Now let me tell you how much I hate steroids. I have no idea what would happen if I wasn’t taking them but they suck. I get moody. I get puffy. I am hungry but don’t have a taste. I’m in pain and my headaches are off the charts.

As I type this (September 28th) I am on the last day of 100 mg. I have one day of 50 mg and then two days of 25. I am more ready to be done with prednisone than I was for chemotherapy.

The day of the migraine was also the last day I took beta blockers. While in the midst of the morphine, the cardiologist had called too. The lady said there was nothing wrong with my heart. I was short, probably a bit rude and said “what about the PVCs and then why am I on a beta blocker?” She didn’t have anything to say and I decided to be my own advocate and stop the drugs. They called a few days later and explained the findings of the Holter Monitor, the PVCs and how my heart should rebound after chemo is finished.

Listen to your body. Ask a lot of questions. And don’t be afraid to ask for help.

When I said Goodbye

I wrote this in July of 2017. A mere three months after we lost our grandmother. I couldn’t publish it then and even now, I find it hard to hit publish. Grief is different for us all and we tend to not discuss it. This is how I feel and how I deal. ❤️

I have been quiet lately about a lot of things. I have been quite busy at the same time. I try not to talk about the things that bother me deeply as I am best at processing them internally but I can’t help but cry when I think of the hole my grandmother’s passing has left behind.

I would like to say we were close but we had been closer.  We used to talk weekly and I used to visit as often as I could but two years ago it became difficult for me and I used that as an excuse for my distance.  I know it hurt her I wasn’t calling as often as she would always say “it’s so nice to hear from you Niki.”

I thought about my gramma often, especially after talking to an older customer at work.  I would call her on my lunch or after work just to let her know I was thinking about her.

It was so nice to see her face light up at Christmas with most of her grandkids and great grandkids at my aunts house.
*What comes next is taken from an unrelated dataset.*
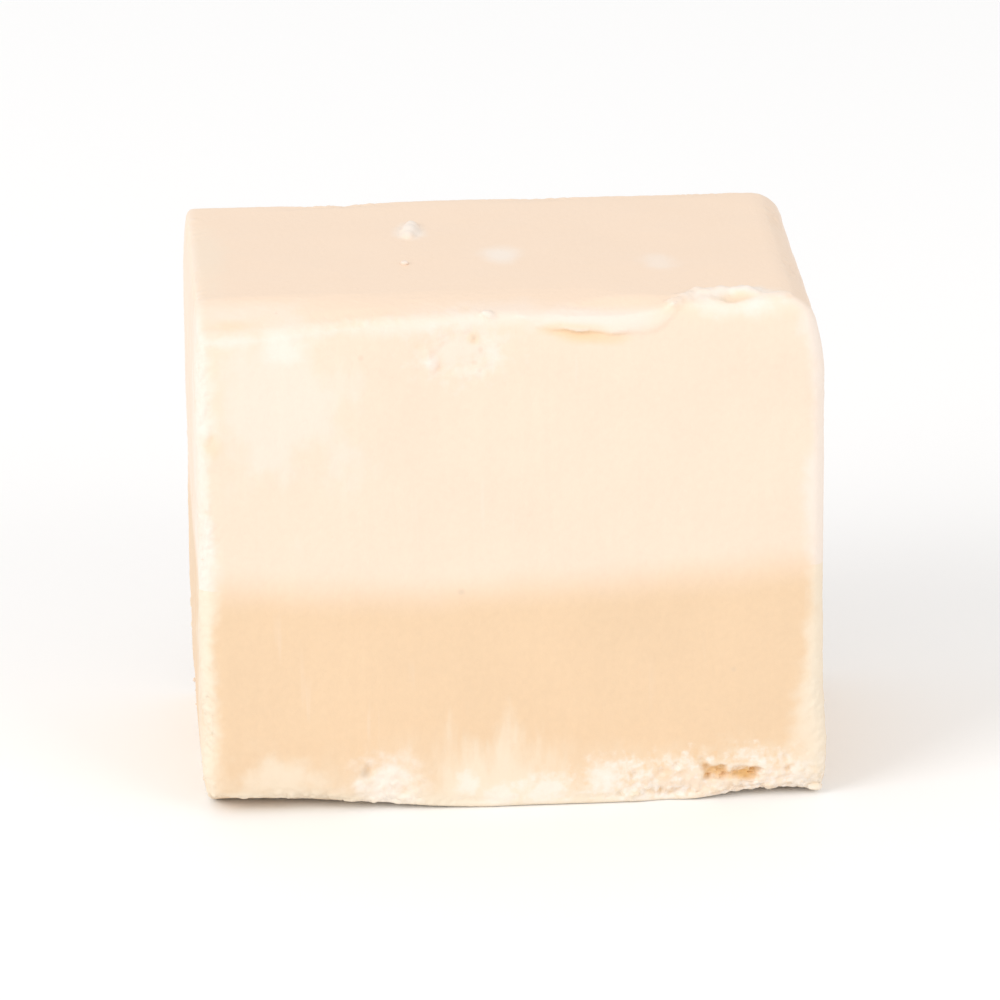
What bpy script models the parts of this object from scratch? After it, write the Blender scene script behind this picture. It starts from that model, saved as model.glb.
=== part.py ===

She was so excited to see my cousin’s twins.  She loved babies and reminded me often that I should have children.

I called Grams one random day in March and she sounded tired.  She admitted she wasn’t feeling well and hadn’t been for awhile.  She was 87 years old and I knew how lucky I was to still have her but at the same time I tried to prepare myself. So when I got the text from my other aunt the following Friday, I knew I had to be with her.

Gramma was so much more than my mother’s mom. She pushed me to study hard in school. She helped me study math and English with flash cards. She always encouraged me to keep trying.  She knew it wasn’t easy putting myself through college, taking out loans and working more than full time. She thought my move to Texas was irrational but she knew I was going to do it anyways.
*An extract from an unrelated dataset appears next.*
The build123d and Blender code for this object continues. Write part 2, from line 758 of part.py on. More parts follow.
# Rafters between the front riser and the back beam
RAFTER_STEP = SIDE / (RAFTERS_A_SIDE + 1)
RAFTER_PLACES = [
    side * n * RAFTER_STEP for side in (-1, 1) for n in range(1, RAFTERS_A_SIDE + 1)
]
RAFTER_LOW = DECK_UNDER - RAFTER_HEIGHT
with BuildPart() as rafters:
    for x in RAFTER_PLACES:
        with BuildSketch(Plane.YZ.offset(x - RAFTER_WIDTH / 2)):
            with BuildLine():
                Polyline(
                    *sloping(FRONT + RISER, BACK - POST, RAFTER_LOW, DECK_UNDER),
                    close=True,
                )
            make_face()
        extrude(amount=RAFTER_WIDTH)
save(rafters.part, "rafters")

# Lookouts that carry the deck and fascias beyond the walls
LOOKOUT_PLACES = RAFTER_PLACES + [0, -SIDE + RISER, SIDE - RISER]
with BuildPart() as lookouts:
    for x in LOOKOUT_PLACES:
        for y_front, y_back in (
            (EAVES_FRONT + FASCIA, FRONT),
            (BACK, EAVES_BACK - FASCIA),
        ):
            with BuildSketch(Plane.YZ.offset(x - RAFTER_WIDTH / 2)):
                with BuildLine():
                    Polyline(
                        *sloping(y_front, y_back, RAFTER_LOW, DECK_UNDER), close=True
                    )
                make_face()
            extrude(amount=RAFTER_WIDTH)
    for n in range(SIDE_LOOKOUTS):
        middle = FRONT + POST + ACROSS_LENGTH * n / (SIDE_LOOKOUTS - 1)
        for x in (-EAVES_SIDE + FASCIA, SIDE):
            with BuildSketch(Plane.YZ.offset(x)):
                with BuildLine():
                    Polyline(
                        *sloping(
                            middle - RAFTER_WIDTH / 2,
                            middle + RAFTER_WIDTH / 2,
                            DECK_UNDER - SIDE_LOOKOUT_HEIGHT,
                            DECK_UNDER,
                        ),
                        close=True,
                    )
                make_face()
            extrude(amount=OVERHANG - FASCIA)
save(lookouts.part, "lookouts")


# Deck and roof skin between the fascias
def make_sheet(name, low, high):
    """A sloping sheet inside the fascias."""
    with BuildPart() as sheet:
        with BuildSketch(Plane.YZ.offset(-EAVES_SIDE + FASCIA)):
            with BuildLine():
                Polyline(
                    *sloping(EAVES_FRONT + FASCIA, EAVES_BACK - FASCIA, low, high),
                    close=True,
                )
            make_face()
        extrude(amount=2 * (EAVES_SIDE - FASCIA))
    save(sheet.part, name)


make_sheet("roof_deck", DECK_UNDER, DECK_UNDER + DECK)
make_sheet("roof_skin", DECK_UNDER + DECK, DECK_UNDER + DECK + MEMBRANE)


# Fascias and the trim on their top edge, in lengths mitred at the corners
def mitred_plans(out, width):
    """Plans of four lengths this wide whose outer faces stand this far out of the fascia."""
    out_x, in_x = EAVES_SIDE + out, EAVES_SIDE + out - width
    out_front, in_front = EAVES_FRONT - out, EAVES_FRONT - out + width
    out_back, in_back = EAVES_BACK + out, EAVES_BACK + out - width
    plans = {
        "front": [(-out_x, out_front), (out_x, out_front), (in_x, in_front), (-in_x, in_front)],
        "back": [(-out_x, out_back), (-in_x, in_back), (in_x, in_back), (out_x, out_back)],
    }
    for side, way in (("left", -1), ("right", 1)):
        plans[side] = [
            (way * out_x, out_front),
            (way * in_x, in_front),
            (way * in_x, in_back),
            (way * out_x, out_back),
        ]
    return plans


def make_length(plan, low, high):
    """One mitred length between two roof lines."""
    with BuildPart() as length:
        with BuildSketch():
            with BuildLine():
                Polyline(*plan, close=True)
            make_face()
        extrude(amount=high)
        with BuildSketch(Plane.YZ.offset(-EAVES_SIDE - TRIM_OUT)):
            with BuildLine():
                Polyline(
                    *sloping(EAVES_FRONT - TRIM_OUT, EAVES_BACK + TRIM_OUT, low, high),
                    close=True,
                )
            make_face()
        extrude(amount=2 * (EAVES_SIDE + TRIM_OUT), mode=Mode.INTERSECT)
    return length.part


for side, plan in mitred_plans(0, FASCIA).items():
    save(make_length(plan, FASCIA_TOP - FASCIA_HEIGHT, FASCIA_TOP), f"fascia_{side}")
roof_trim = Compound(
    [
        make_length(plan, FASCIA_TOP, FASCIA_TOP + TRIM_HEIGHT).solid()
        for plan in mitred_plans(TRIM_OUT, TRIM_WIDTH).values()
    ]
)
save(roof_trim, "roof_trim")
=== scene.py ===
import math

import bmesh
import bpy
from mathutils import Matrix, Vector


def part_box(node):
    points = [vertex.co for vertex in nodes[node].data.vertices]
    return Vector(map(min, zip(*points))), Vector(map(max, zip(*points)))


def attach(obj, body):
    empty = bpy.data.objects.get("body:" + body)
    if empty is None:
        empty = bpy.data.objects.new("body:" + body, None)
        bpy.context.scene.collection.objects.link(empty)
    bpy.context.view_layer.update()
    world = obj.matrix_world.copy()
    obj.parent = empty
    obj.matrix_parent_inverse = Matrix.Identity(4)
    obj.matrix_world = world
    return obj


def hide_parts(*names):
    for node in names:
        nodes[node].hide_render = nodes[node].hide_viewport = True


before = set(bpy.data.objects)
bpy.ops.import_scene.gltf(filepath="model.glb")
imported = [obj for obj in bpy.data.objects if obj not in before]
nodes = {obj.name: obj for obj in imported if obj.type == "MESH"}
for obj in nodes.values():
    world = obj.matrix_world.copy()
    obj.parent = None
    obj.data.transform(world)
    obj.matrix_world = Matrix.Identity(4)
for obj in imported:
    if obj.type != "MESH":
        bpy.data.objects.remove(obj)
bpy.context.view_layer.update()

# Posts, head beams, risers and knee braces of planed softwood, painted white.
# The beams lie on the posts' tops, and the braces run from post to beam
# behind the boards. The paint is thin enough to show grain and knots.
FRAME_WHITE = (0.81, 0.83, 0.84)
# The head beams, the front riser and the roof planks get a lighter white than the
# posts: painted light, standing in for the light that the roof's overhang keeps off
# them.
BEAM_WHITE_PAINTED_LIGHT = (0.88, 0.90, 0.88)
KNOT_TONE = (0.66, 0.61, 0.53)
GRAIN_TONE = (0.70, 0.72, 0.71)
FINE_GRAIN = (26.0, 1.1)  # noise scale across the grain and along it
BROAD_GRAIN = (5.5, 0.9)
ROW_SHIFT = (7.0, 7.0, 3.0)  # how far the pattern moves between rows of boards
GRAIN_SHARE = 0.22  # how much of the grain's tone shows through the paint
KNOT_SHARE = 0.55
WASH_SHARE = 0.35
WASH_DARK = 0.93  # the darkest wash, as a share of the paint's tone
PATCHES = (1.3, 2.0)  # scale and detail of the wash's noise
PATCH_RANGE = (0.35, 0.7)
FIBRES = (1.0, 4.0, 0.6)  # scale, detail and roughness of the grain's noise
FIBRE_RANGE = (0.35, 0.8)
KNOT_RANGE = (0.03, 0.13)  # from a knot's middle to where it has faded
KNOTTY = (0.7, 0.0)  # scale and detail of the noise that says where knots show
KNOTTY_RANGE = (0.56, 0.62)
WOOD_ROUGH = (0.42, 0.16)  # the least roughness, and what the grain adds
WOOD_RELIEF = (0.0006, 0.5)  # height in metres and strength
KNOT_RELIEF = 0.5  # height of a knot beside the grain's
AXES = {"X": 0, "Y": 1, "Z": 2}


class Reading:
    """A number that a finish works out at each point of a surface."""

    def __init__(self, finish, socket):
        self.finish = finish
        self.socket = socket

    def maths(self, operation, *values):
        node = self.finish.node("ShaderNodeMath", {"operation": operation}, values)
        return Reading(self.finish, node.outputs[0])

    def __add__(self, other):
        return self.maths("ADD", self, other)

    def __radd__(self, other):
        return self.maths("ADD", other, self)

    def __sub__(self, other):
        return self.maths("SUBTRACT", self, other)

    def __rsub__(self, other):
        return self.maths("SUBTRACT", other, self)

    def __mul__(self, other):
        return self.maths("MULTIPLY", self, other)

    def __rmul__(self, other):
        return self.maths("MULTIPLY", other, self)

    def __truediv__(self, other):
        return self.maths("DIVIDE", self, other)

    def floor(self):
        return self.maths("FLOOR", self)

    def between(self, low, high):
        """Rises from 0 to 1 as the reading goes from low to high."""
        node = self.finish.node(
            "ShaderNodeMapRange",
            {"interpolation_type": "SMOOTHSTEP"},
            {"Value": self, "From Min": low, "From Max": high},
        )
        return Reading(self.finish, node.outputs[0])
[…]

Gramma was the person I always called on April 30th and she would always remind me that grandpa had passed on May 1st. But we both knew he went to the hospital on the 30th. This year was especially hard when there was no number to call.

Her birthday passed last month and I tried hard not to think about all the things she still wanted to do.  I’m trying hard to do them for her.  I went to get the mail yesterday, a few days after my own birthday, and realized I don’t get cards from heaven. Gramma had always sent birthday cards signed “with all my love”. And this Sunday would have been my grandfather’s birthday.

Every year since 2005, I would always call gramma on his birthday with the exception of last year as we were all together celebrating my cousin’s wedding.  I sat with gramma for a long time and finally mentioned how grandpa would have loved to know his youngest granddaughter was getting married on his birthday.

My favorite part about talking with my grandmother over the years was all the stories.  Some I would make her tell me over and over again so I would remember.

I can hear her now, “Niki, don’t cry,” but I would give anything for one more goodbye.